What is expected:
Write out the lines from the top of the material through the line with "SIDE_HOOK_DEPTH = 0.015", exactly and with nothing added.

Items:

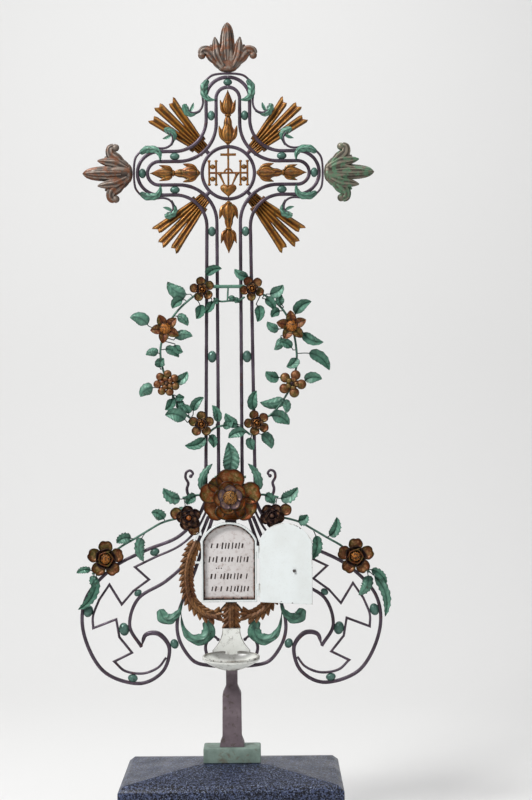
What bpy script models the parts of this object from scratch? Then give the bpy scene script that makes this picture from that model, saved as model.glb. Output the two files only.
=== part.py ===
"""Wrought iron grave cross on a granite plinth, with an opening inscription case.

Units are metres, +Z is up, the front looks along -Y and the origin is the middle
of the plinth's underside. The ironwork is drawn in elevation: x to the right,
y upwards from the plinth's top and h towards the viewer. One empty stands the
drawing upright on the plinth, and every iron piece hangs on that empty.
"""
import math

import bmesh
import bpy
import numpy as np
from mathutils import Matrix, Vector

# Plinth and foot
PLINTH_WIDTH = 0.500
PLINTH_DEPTH = 0.300
PLINTH_HEIGHT = 0.180
PLINTH_SLOPE_RISE = 0.022
PLINTH_CHAMFER = 0.012
RIDGE_WIDTH = 0.170
RIDGE_DEPTH = 0.080
SOCKET_WIDTH = 0.131
SOCKET_DEPTH = 0.056
SOCKET_HEIGHT = 0.036
SOCKET_BEVEL = 0.003

# Elevation of the ironwork: drawn places are shares of its height above the plinth
CROSS_HEIGHT = 1.700
DRAWN_HEIGHT = 1700.0
UNIT = CROSS_HEIGHT / DRAWN_HEIGHT

# Post
POST_WIDTH = 0.044
POST_DEPTH = 0.040
POST_FOOT_WIDTH = 0.056
POST_FOOT_RISE = 0.021
POST_SHOULDER_Y = 155 * UNIT
POST_NECK_Y = 174 * UNIT
NECK_WIDTH = 0.026
NECK_DEPTH = 0.032
TANG_TOP_Y = 572 * UNIT

# Bars of the cross
BAR_WIDTH = 0.008
BAR_DEPTH = 0.010
THIN_WIDTH = 0.0055
TRIM_DEPTH = 0.007
GAP = 0.0003
BITE = 0.001
CENTRE_Y = 1352 * UNIT
TOP_ARM = 170 * UNIT
SIDE_ARM = 159 * UNIT
OUTER_HALF = 50 * UNIT
INNER_HALF = 27 * UNIT
OUTER_FILLET = 73 * UNIT
INNER_FILLET = 87 * UNIT
OUTER_FOOT_HALF = 57 * UNIT
BAR_END_Y = 600 * UNIT
FILLET_TURN = math.radians(22.5)

# Layers towards the viewer: bars, sprays on them, flowers on the sprays
BAR_FRONT = BAR_DEPTH / 2
SPRAY_H = BAR_FRONT + GAP + TRIM_DEPTH / 2
FLOWER_H = BAR_FRONT + TRIM_DEPTH + 2 * GAP

# Base scrolls
VOLUTE_SWELL = 0.35
VOLUTE_SHARE = 0.86
VOLUTE_SPREAD = 0.09
HOOK_WIDTH = 0.011
HOOK_DEPTH = 0.014
SIDE_HOOK_WIDTH = 0.012
SIDE_HOOK_DEPTH = 0.015

# Ring in the middle of the cross and the work inside it
RING_RADIUS = 60 * UNIT
RING_SIDES = 24
STUB_WIDTH = 0.009
TRELLIS_WIDTH = 0.0055
TRELLIS_DEPTH = 0.006
CROSSPIECE_WIDTH = 0.007
NUT_DEPTH = 0.011
HEART_WIDTH = 0.030
HEART_DEPTH = 0.016

# Buds in the arms and rays behind them
BUD_WIDTH = 0.021
BUD_DEPTH = 0.016
PETAL_WIDTH = 0.015
PETAL_DEPTH = 0.013
RAY_THICK = 0.005
RAY_RIDGE = 0.009
RAY_RIDGE_WIDTH = 0.017
COLLAR_WIDTH = 0.011

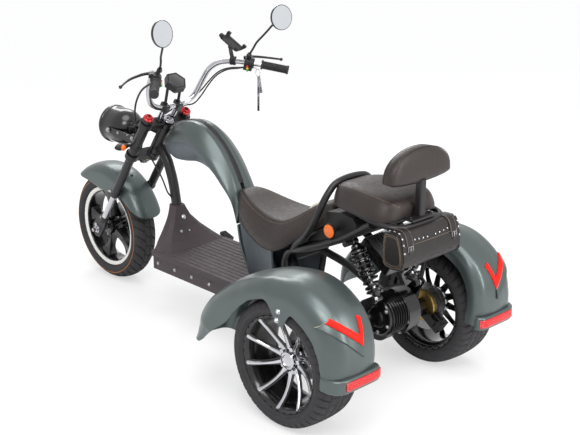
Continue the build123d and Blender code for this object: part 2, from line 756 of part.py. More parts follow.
# Body shell stations: spine x and z, belly x and z, half widths at the spine, crease and belly
BODY_STATIONS = (
    (1139, 716, 1139, 704, 12, 14, 12),
    (1092, 748, 1110, 678, 26, 48, 30),
    (1039, 800, 1050, 655, 30, 62, 38),
    (975, 822, 975, 659, 32, 74, 44),
    (905, 824, 895, 672, 34, 82, 48),
    (840, 800, 835, 664, 34, 84, 48),
    (770, 747, 775, 637, 33, 80, 46),
    (715, 683, 720, 598, 32, 74, 46),
    (674, 614, 668, 553, 38, 66, 48),
    (640, 535, 656, 470, 49, 50, 49),
    (600, 506, 640, 395, 49, 50, 49),
    (500, 480, 610, 330, 49, 50, 49),
    (400, 460, 590, DECK_TOP + FIT, 49, 50, 49),
    (400, 400, 560, DECK_TOP + FIT, 49, 50, 49),
)
CREASE_SHARE = 0.45


def body_section(row, half_of):
    """One station of the shell as a flat outline; half_of gives the widths to use."""
    spine_x, spine_z, belly_x, belly_z, *widths = row
    spine = at(spine_x, 0, spine_z)
    belly = at(belly_x, 0, belly_z)
    drop = (belly - spine)
    place = Plane(origin=spine, x_dir=(0, 1, 0), z_dir=Vector(0, 1, 0).cross(drop))
    depth = drop.length
    outline = half_of(widths, depth)
    with BuildSketch(place) as section:
        with BuildLine():
            Polyline(*outline, close=True)
        make_face()
    return section.sketch


def left_half(widths, depth):
    top, crease, low = widths
    return (
        (STRIP_HALF, 0), (top, 0), (crease, CREASE_SHARE * depth), (low, depth), (STRIP_HALF, depth),
    )


def right_half(widths, depth):
    return [(-x, y) for x, y in left_half(widths, depth)]


def centre_strip(widths, depth):
    return (
        (-STRIP_HALF, -1.5), (STRIP_HALF, -1.5), (STRIP_HALF, depth), (-STRIP_HALF, depth),
    )


with BuildPart() as body_shell:
    for half_of in (left_half, right_half):
        loft([body_section(row, half_of) for row in BODY_STATIONS], ruled=True)
save(body_shell.part, "body_shell")

with BuildPart() as spine_strip:
    loft([body_section(row, centre_strip) for row in BODY_STATIONS], ruled=True)
save(spine_strip.part, "spine_strip")

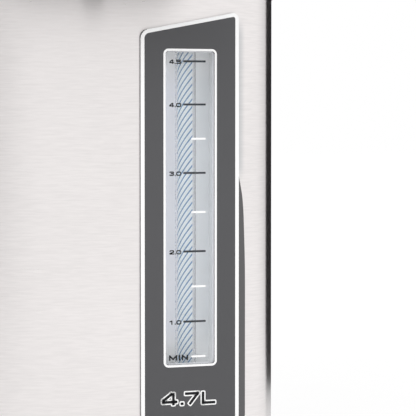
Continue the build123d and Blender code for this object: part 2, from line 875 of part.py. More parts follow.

Exercise answer:
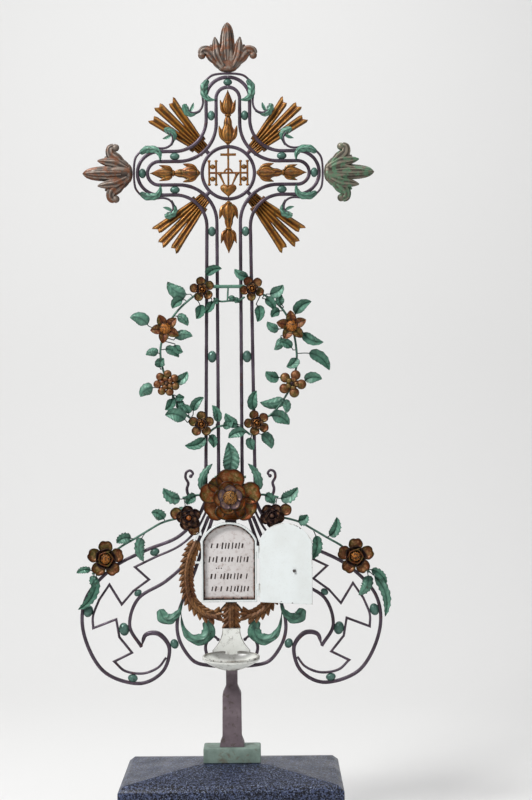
What bpy script models the parts of this object from scratch? Then give the bpy scene script that makes this picture from that model, saved as model.glb. Output the two files only.
=== part.py ===
"""Wrought iron grave cross on a granite plinth, with an opening inscription case.

Units are metres, +Z is up, the front looks along -Y and the origin is the middle
of the plinth's underside. The ironwork is drawn in elevation: x to the right,
y upwards from the plinth's top and h towards the viewer. One empty stands the
drawing upright on the plinth, and every iron piece hangs on that empty.
"""
import math

import bmesh
import bpy
import numpy as np
from mathutils import Matrix, Vector

# Plinth and foot
PLINTH_WIDTH = 0.500
PLINTH_DEPTH = 0.300
PLINTH_HEIGHT = 0.180
PLINTH_SLOPE_RISE = 0.022
PLINTH_CHAMFER = 0.012
RIDGE_WIDTH = 0.170
RIDGE_DEPTH = 0.080
SOCKET_WIDTH = 0.131
SOCKET_DEPTH = 0.056
SOCKET_HEIGHT = 0.036
SOCKET_BEVEL = 0.003

# Elevation of the ironwork: drawn places are shares of its height above the plinth
CROSS_HEIGHT = 1.700
DRAWN_HEIGHT = 1700.0
UNIT = CROSS_HEIGHT / DRAWN_HEIGHT

# Post
POST_WIDTH = 0.044
POST_DEPTH = 0.040
POST_FOOT_WIDTH = 0.056
POST_FOOT_RISE = 0.021
POST_SHOULDER_Y = 155 * UNIT
POST_NECK_Y = 174 * UNIT
NECK_WIDTH = 0.026
NECK_DEPTH = 0.032
TANG_TOP_Y = 572 * UNIT

# Bars of the cross
BAR_WIDTH = 0.008
BAR_DEPTH = 0.010
THIN_WIDTH = 0.0055
TRIM_DEPTH = 0.007
GAP = 0.0003
BITE = 0.001
CENTRE_Y = 1352 * UNIT
TOP_ARM = 170 * UNIT
SIDE_ARM = 159 * UNIT
OUTER_HALF = 50 * UNIT
INNER_HALF = 27 * UNIT
OUTER_FILLET = 73 * UNIT
INNER_FILLET = 87 * UNIT
OUTER_FOOT_HALF = 57 * UNIT
BAR_END_Y = 600 * UNIT
FILLET_TURN = math.radians(22.5)

# Layers towards the viewer: bars, sprays on them, flowers on the sprays
BAR_FRONT = BAR_DEPTH / 2
SPRAY_H = BAR_FRONT + GAP + TRIM_DEPTH / 2
FLOWER_H = BAR_FRONT + TRIM_DEPTH + 2 * GAP

# Base scrolls
VOLUTE_SWELL = 0.35
VOLUTE_SHARE = 0.86
VOLUTE_SPREAD = 0.09
HOOK_WIDTH = 0.011
HOOK_DEPTH = 0.014
SIDE_HOOK_WIDTH = 0.012
SIDE_HOOK_DEPTH = 0.015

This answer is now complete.